AI Coding Assistant Best Practices: Getting the Most from Your AI Pair Programmer
Prompt engineering is just the start. Here's how to actually integrate AI assistants into your development workflow effectively.
Tob
Backend Developer
Everyone uses AI coding assistants now. But most people use them poorly. Here's how to go from "AI writes my code" to "AI makes me a 10x developer."
TL;DR
AI assistants work best as collaborators, not replacements. Write clear prompts. Review everything. Use them for the boring stuff so you focus on the hard parts. Set up your environment to minimize friction. The goal is leverage, not dependency.
The Mindset Shift
First, drop these myths:
Myth 1: AI will replace developers It won't. It will replace developers who don't use AI.
Myth 2: Good prompts are enough They're not. Prompt engineering matters, but workflow integration matters more.
Myth 3: AI-generated code is "good enough" Rarely. It works, but rarely optimally. Always review.
Think of AI as a junior developer who's incredibly fast but sometimes makes stupid mistakes. You'd never ship their code without review. Same here.
Prompting Strategies That Work
Be Specific About Context
Bad: "Fix this bug" Better: "The API returns 500 when the user submits a form with an empty email field. The error happens in handlers/user.go around line 47."
Include:
- What you're trying to accomplish
- Where the relevant code lives
- What you've already tried
- Any constraints or preferences
Specify the Scope
AI loves to refactor everything. Tell it not to.
"Refactor only the validateEmail function. Don't touch other files."
Define the Output Format
"Give me three options: a minimal fix, a refactored version, and a test-first approach."
Set Constraints
"Use only the existing dependencies in package.json" "Follow the code style in this file" "Don't add any new files"
Workflow Integration
The Review Loop
Every AI-generated change should go through your review process:
- AI writes code
- You review (don't skip this)
- You test (don't skip this either)
- You commit
No exceptions. The day you trust AI more than your own review is the day you ship bugs.

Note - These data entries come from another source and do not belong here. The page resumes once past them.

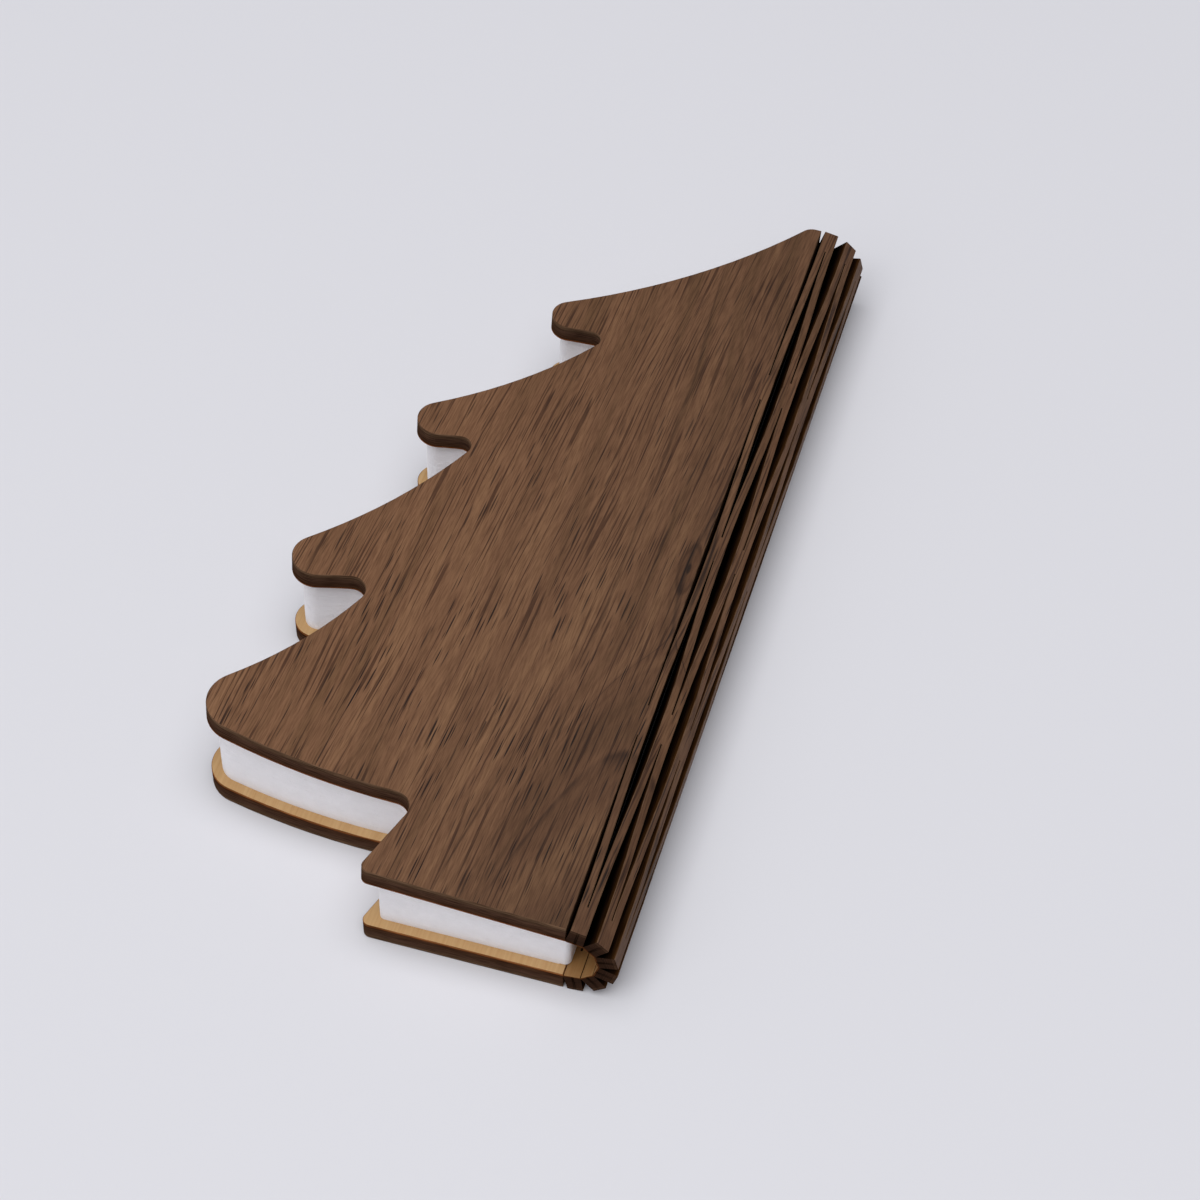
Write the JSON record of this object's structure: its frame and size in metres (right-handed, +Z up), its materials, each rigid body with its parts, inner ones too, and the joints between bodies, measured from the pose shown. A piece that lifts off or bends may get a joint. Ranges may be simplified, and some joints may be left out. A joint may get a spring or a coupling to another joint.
{
  "type": "folding book lamp",
  "caption": "Folding wooden book lamp: two half-tree covers on a slit, bendable spine, with white paper leaves that fan out round a light bar.",
  "frame": {"origin": "middle of the underside of the closed lamp's bounding box, on the surface that it lies on", "axes": "+X towards the spine, +Y along the spine from the base of the trunk to the tip of the tree, +Z up, out of the front cover"},
  "size_m": [0.0915, 0.195, 0.0244],
  "materials": {
    "walnut_board": "oiled walnut veneer on laser-cut board, burnt edges",
    "paper": "smooth white spun-bonded paper",
    "magnet": "bright nickel plate",
    "black_plastic": "satin moulded plastic",
    "diffuser": "milky plastic",
    "foam_tape": "soft foam",
    "circuit_board": "green solder resist",
    "led": "yellow phosphor gel",
    "battery_foil": "crimped foil pouch",
    "lead_sheath": "thin insulated wire",
    "socket_steel": "pressed steel",
    "glass": "clear glass tube"
  },
  "bodies": {
    "back_cover": {"back_cover": "walnut_board", "endpaper_back": "paper", "cover_magnets_back": "magnet"},
    "spine_row_01": {"hinge_link_01": "walnut_board", "page_leaf_01": "paper"},
    "spine_row_02": {"hinge_link_02": "walnut_board", "page_leaf_02": "paper"},
    "spine_row_03": {"hinge_link_03": "walnut_board", "page_leaf_03": "paper"},
    "spine_row_04": {"hinge_link_04": "walnut_board", "page_leaf_04": "paper"},
    "spine_row_05": {"hinge_link_05": "walnut_board", "page_leaf_05": "paper"},
    "spine_row_06": {"hinge_link_06": "walnut_board", "page_leaf_06": "paper", "light_bar_housing": "black_plastic", "light_bar_diffuser": "diffuser", "light_bar_base_cap": "black_plastic", "light_bar_tip_cap": "black_plastic", "light_bar_tapes": "foam_tape", "led_board": "circuit_board", "led_chips": "led", "battery_cell": "battery_foil", "internal_leads": "lead_sheath", "charging_board": "circuit_board", "charging_socket": "socket_steel", "charge_indicator": "diffuser", "reed_switch": "glass"},
    "spine_row_07": {"hinge_link_07": "walnut_board", "page_leaf_07": "paper"},
    "spine_row_08": {"hinge_link_08": "walnut_board", "page_leaf_08": "paper"},
    "spine_row_09": {"hinge_link_09": "walnut_board", "page_leaf_09": "paper"},
    "spine_row_10": {"hinge_link_10": "walnut_board", "page_leaf_10": "paper"},
    "spine_row_11": {"hinge_link_11": "walnut_board", "page_leaf_11": "paper"},
    "front_cover": {"front_cover": "walnut_board", "endpaper_front": "paper", "cover_magnets_front": "magnet", "switch_magnet": "magnet"}
  },
  "joints": [
    {"name": "fold_01", "type": "hinge", "parent": "back_cover", "child": "spine_row_01", "pos_m": [0.0361, 0, 0.00209], "axis": [0, 1, 0], "range_deg": [0, 16.51]},
    {"name": "fold_02", "type": "hinge", "parent": "spine_row_01", "child": "spine_row_02", "pos_m": [0.0382, 0, 0.00239], "axis": [0, 1, 0], "range_deg": [0, 33.02]},
    {"name": "fold_03", "type": "hinge", "parent": "spine_row_02", "child": "spine_row_03", "pos_m": [0.04014, 0, 0.00325], "axis": [0, 1, 0], "range_deg": [0, 33.02]},
    {"name": "fold_04", "type": "hinge", "parent": "spine_row_03", "child": "spine_row_04", "pos_m": [0.04176, 0, 0.00462], "axis": [0, 1, 0], "range_deg": [0, 33.02]},
    {"name": "fold_05", "type": "hinge", "parent": "spine_row_04", "child": "spine_row_05", "pos_m": [0.04294, 0, 0.00638], "axis": [0, 1, 0], "range_deg": [0, 33.02]},
    {"name": "fold_06", "type": "hinge", "parent": "spine_row_05", "child": "spine_row_06", "pos_m": [0.04359, 0, 0.0084], "axis": [0, 1, 0], "range_deg": [0, 33.02]},
    {"name": "fold_07", "type": "hinge", "parent": "spine_row_06", "child": "spine_row_07", "pos_m": [0.04365, 0, 0.01052], "axis": [0, 1, 0], "range_deg": [0, 33.02]},
    {"name": "fold_08", "type": "hinge", "parent": "spine_row_07", "child": "spine_row_08", "pos_m": [0.04313, 0, 0.01257], "axis": [0, 1, 0], "range_deg": [0, 33.02]},
    {"name": "fold_09", "type": "hinge", "parent": "spine_row_08", "child": "spine_row_09", "pos_m": [0.04206, 0, 0.0144], "axis": [0, 1, 0], "range_deg": [0, 33.02]},
    {"name": "fold_10", "type": "hinge", "parent": "spine_row_09", "child": "spine_row_10", "pos_m": [0.04053, 0, 0.01587], "axis": [0, 1, 0], "range_deg": [0, 33.02]},
    {"name": "fold_11", "type": "hinge", "parent": "spine_row_10", "child": "spine_row_11", "pos_m": [0.03865, 0, 0.01685], "axis": [0, 1, 0], "range_deg": [0, 33.02]},
    {"name": "fold_12", "type": "hinge", "parent": "spine_row_11", "child": "front_cover", "pos_m": [0.03658, 0, 0.01727], "axis": [0, 1, 0], "range_deg": [0, 16.51]}
  ],
  "couplings": [
    {"joint": "fold_02", "follows": "fold_01", "ratio": 2},
    {"joint": "fold_03", "follows": "fold_01", "ratio": 2},
    {"joint": "fold_04", "follows": "fold_01", "ratio": 2},
    {"joint": "fold_05", "follows": "fold_01", "ratio": 2},
    {"joint": "fold_06", "follows": "fold_01", "ratio": 2},
    {"joint": "fold_07", "follows": "fold_01", "ratio": 2},
    {"joint": "fold_08", "follows": "fold_01", "ratio": 2},
    {"joint": "fold_09", "follows": "fold_01", "ratio": 2},
    {"joint": "fold_10", "follows": "fold_01", "ratio": 2},
    {"joint": "fold_11", "follows": "fold_01", "ratio": 2},
    {"joint": "fold_12", "follows": "fold_01", "ratio": 1}
  ]
}
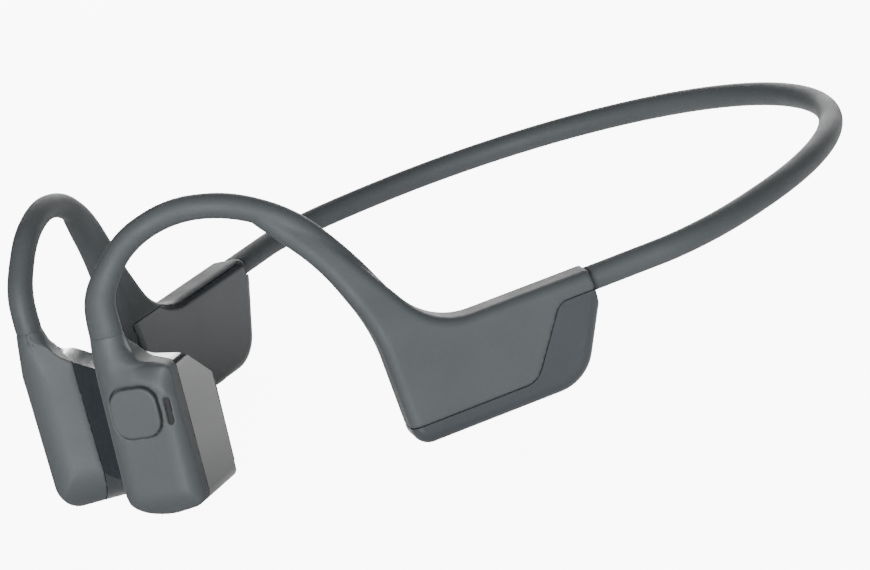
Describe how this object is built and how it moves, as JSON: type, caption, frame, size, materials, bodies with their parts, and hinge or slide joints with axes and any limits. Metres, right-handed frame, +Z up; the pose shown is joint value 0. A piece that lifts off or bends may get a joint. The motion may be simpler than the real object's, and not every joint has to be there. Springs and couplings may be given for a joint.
{
  "type": "bone conduction headphones",
  "caption": "Wireless open-ear bone conduction headphones: a springy neckband joins two pods, whose ear hooks carry speakers that rest on the cheekbones.",
  "frame": {"origin": "under the middle of the object's box, on the surface it stands on", "axes": "+X to the wearer's left, -Y to the front where the speakers are, +Z up; the neckband lies level at the back"},
  "size_m": [0.0972, 0.1188, 0.0384],
  "materials": {
    "soft_silicone": "matte soft-touch silicone, dark grey",
    "soft_cover": "matte soft-touch coated plastic, dark grey",
    "gloss_shell": "glossy dark grey plastic",
    "black_plastic": "moulded black plastic",
    "black_rubber": "smooth black silicone rubber",
    "spring_metal": "drawn springy metal wire",
    "cable_jacket": "smooth black cable jacket",
    "copper": "lacquered copper winding",
    "bright_metal": "nickel plated metal",
    "dark_steel": "blackened steel",
    "cell_foil": "satin foil pouch",
    "circuit_board": "green solder mask",
    "chip_black": "black moulded package",
    "light_lens": "frosted clear plastic"
  },
  "bodies": {
    "left_side": {"left_battery": "cell_foil", "left_button_board": "circuit_board", "left_button_switch": "chip_black", "left_contact_pad": "black_rubber", "left_ear_hook": "soft_silicone", "left_hook_cable": "cable_jacket", "left_hook_wire": "spring_metal", "left_mic_mesh": "dark_steel", "left_microphone": "chip_black", "left_pod_lid": "black_plastic", "left_pod_shell": "gloss_shell", "left_speaker_cover": "soft_cover", "left_speaker_housing": "gloss_shell", "left_suspension_plate": "dark_steel", "left_transducer_magnet": "bright_metal", "left_transducer_yoke": "dark_steel", "left_voice_coil": "copper"},
    "right_side": {"neckband_cable": "cable_jacket", "neckband_cover": "soft_silicone", "neckband_wire": "spring_metal", "right_contact_pad": "black_rubber", "right_ear_hook": "soft_silicone", "right_hook_cable": "cable_jacket", "right_hook_wire": "spring_metal", "right_main_board": "circuit_board", "right_main_chip": "chip_black", "right_mic_mesh": "dark_steel", "right_microphone": "chip_black", "right_pod_lid": "black_plastic", "right_pod_shell": "gloss_shell", "right_port_shell": "bright_metal", "right_port_tongue": "black_plastic", "right_shield_can": "bright_metal", "right_speaker_cover": "soft_cover", "right_speaker_housing": "gloss_shell", "right_status_light": "light_lens", "right_suspension_plate": "dark_steel", "right_transducer_magnet": "bright_metal", "right_transducer_yoke": "dark_steel", "right_voice_coil": "copper", "right_volume_switches": "circuit_board"},
    "multifunction_button": {"left_multifunction_button": "soft_cover"},
    "volume_up_button": {"right_volume_up_button": "soft_cover"},
    "volume_down_button": {"right_volume_down_button": "soft_cover"}
  },
  "joints": [
    {"name": "band_flex", "type": "hinge", "parent": "right_side", "child": "left_side", "pos_m": [0, 0.0578, 0.0121], "axis": [0, 0, 1], "range_deg": [-1.5, 40], "stiffness_Nm_per_rad": 0.25, "deforming": ["neckband_cable", "neckband_cover", "neckband_wire"]},
    {"name": "multifunction_press", "type": "slide", "parent": "left_side", "child": "multifunction_button", "axis": [-0.5771, 0.815, -0.0523], "range_m": [0, 0.0003], "stiffness_N_per_m": 900},
    {"name": "volume_up_press", "type": "slide", "parent": "right_side", "child": "volume_up_button", "axis": [0, 0, 1], "range_m": [0, 0.00025], "stiffness_N_per_m": 900},
    {"name": "volume_down_press", "type": "slide", "parent": "right_side", "child": "volume_down_button", "axis": [0, 0, 1], "range_m": [0, 0.00025], "stiffness_N_per_m": 900}
  ]
}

Use the Right Tool for the Task
| Task | Best AI Use |
|---|---|
| Boilerplate | Let AI write it |
| Tests | Let AI write first draft |
| Debugging | AI helps brainstorm |
| Architecture | AI helps research, you decide |
| Security | AI suggests, you validate |
| Performance | AI optimizes, you measure |
Build a Prompt Library
Save your best prompts. You'll use them again:
- "Write a React component that displays..."
- "Create a SQL query to..."
- "Add error handling to..."
Tools like Aider or Continue let you customize prompts for your codebase.
Environment Setup
Your AI is only as good as your context. Help it help you:
Clean git status: AI reads your working directory. Start fresh.
Relevant files open: Some tools can see your open tabs. Open what matters.
Context files: Create a .ai-context file with project-specific rules, architecture notes, coding standards.
Tool integration: Connect your AI to:
- Documentation (use tools like context7)
- Error logs
- Test output
- CI/CD status
Common Mistakes to Avoid
Pasting Entire Codebases
Don't. It's slow and hits context limits. Point to specific files instead.
Accepting First Output
The first solution is rarely the best. Ask for alternatives. Challenge assumptions.
Ignoring Edge Cases
AI often misses them. Add: "What happens when X is null?" "What about race conditions?"
Using AI for Hard Problems
AI is bad at novel architecture decisions. It's great at executing known patterns. Don't ask "how should I design this system?" Ask "here's the design, implement it."
Losing the Forest for the Trees
AI excels at local optimizations. But your system needs coherence. Review the bigger picture yourself.
Measuring Impact
Track your metrics:
- Time saved: How much boilerplate time freed up?
- Bugs caught: How often did AI introduce issues you caught?
- Quality: Is your code getting better or just different?
- Learning: Are you understanding the AI's suggestions?
If AI is making you slower or writing worse code, something's wrong with your workflow.
The Human in the Loop
This is the most important point: you remain responsible.
AI writes code. You ship products. The responsibility is yours. Never forget that.
Use AI to amplify your abilities, not to delegate thinking. The developers who thrive will be those who learn to collaborate effectively with AI—directing, reviewing, and improving what AI produces.